Frequently Asked Questions
How much inventory should I keep on hand?
Maintain enough to cover lead time demand plus safety stock. For most products, this means 4-8 weeks of supply. Fast-moving A-items may need 6-10 weeks if lead times are long. Slow-moving C-items may only need 2-4 weeks. The right amount balances stockout risk against carrying cost — aim for a 95-98% in-stock rate on A-items and 90-95% on B and C items.
What is the cost of a stockout?
Direct cost is lost revenue (selling price minus cost per unit per day of stockout). Indirect costs include lost marketplace ranking (Amazon can take 2-4 weeks to recover from a stockout), customer defection to competitors, and expedited restocking fees. For a product selling $100/day at 40% margin, a 10-day stockout costs $400 in direct margin plus an estimated $200-$800 in ranking recovery.

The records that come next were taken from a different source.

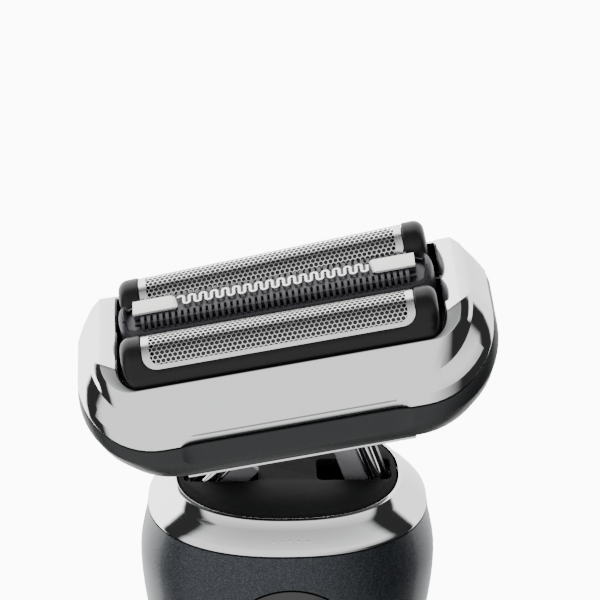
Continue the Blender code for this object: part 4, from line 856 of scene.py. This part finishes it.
def oval(half_x, drop, inset=0.0, count=144):
    """A handle section at a drop below the neck plate's top."""
    turns = [2.0 * math.pi * (step + 0.5) / count for step in range(count)]
    height = HANDLE_HEIGHT - drop
    return [oval_point(turn, half_x - inset, half_x * DEPTH_RATIO - inset, height) for turn in turns]


plate = grow([
    oval(PLATE_HALF, 1.3 * MM),
    oval(PLATE_HALF, 0.25 * MM),
    oval(PLATE_HALF, 0.05 * MM, 0.12 * MM),
    oval(PLATE_HALF, 0.0, 0.4 * MM),
], capped=(True, True))
for side in (-1, 1):
    low_x, high_x = sorted((side * SLOT_INNER, side * SLOT_OUTER))
    slot = block((low_x, -SLOT_HALF, HANDLE_HEIGHT - 3.0 * MM), (high_x, SLOT_HALF, HANDLE_HEIGHT + 1.0 * MM))
    only(slot)
    bpy.ops.object.mode_set(mode="EDIT")
    pick_edges(slot, lambda a, b: abs(a.z - b.z) > 1.0 * MM)
    bpy.ops.mesh.bevel(offset=1.0 * MM, segments=5)
    bpy.ops.object.mode_set(mode="OBJECT")
    drill(plate, slot)
bevel(plate, 0.12 * MM, segments=2, angle=60.0)
install(plate, "neck_disc", "handle", "matt_black", None, ["neck_plate"])

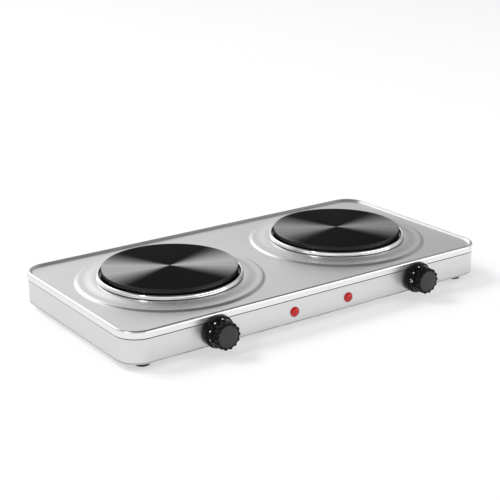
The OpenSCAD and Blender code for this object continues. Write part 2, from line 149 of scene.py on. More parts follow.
def finish_piece(obj, name, body, slot, material, *replaced):
    obj.name = name
    obj.data.name = name
    obj.data.materials.clear()
    obj.data.materials.append(material)
    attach(obj, body)
    if replaced:
        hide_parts(*replaced)
    print(name, len(obj.data.polygons), "faces")
    return obj


def copy_piece(obj):
    twin = obj.copy()
    twin.data = obj.data.copy()
    bpy.context.scene.collection.objects.link(twin)
    return twin


def round_corner(before, corner, after, radius, steps=4):
    """Points of the arc that rounds one corner of an outline."""
    a, c, b = Vector(before), Vector(corner), Vector(after)
    to_a, to_b = (a - c).normalized(), (b - c).normalized()
    half = to_a.angle(to_b) / 2
    reach = radius / math.tan(half)
    centre = c + (to_a + to_b).normalized() * (radius / math.sin(half))
    start, end = c + to_a * reach - centre, c + to_b * reach - centre
    sweep = start.angle_signed(end)
    points = []
    for i in range(steps + 1):
        angle = -sweep * i / steps
        cosine, sine = math.cos(angle), math.sin(angle)
        turned = Vector((start.x * cosine - start.y * sine, start.x * sine + start.y * cosine))
        points.append(tuple(centre + turned))
    return points


def rounded_outline(corners, closed=False):
    """corners is a list of (radius from axis, height, rounding)."""
    points = []
    count = len(corners)
    for i, (x, z, rounding) in enumerate(corners):
        at_end = not closed and i in (0, count - 1)
        if rounding == 0 or at_end:
            points.append((x, z))
            continue
        before = corners[i - 1][:2]
        after = corners[(i + 1) % count][:2]
        points += round_corner(before, (x, z), after, rounding)
    return points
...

How do I handle seasonal inventory?
Build inventory 4-8 weeks before peak season based on historical seasonal factors. If Q4 sales are 2x average, order enough stock to cover the peak plus safety stock by early October. After the season, discount remaining seasonal stock aggressively — carrying seasonal inventory into the off-season ties up capital at high carrying cost with no sales to offset it.
Should I use just-in-time inventory for e-commerce?
Pure just-in-time is risky for e-commerce because customer expectations for fast delivery clash with ordering from suppliers. A modified approach works: maintain lean inventory with reliable reorder automation, use fast domestic suppliers for replenishment (even if per-unit cost is higher), and keep safety stock only for high-velocity items. JIT works best when lead times are short and predictable.
How do I manage inventory across Amazon, Shopify, and other channels?
Use a multi-channel inventory management system that syncs stock levels in real-time across all channels. Allocate inventory by channel based on sales velocity — if 60% of sales are Amazon, allocate 60% of available stock there. Set channel-specific safety stock levels and reorder points. The biggest risk is overselling (selling more than you have because channels are not synced), which causes cancelations and account penalties.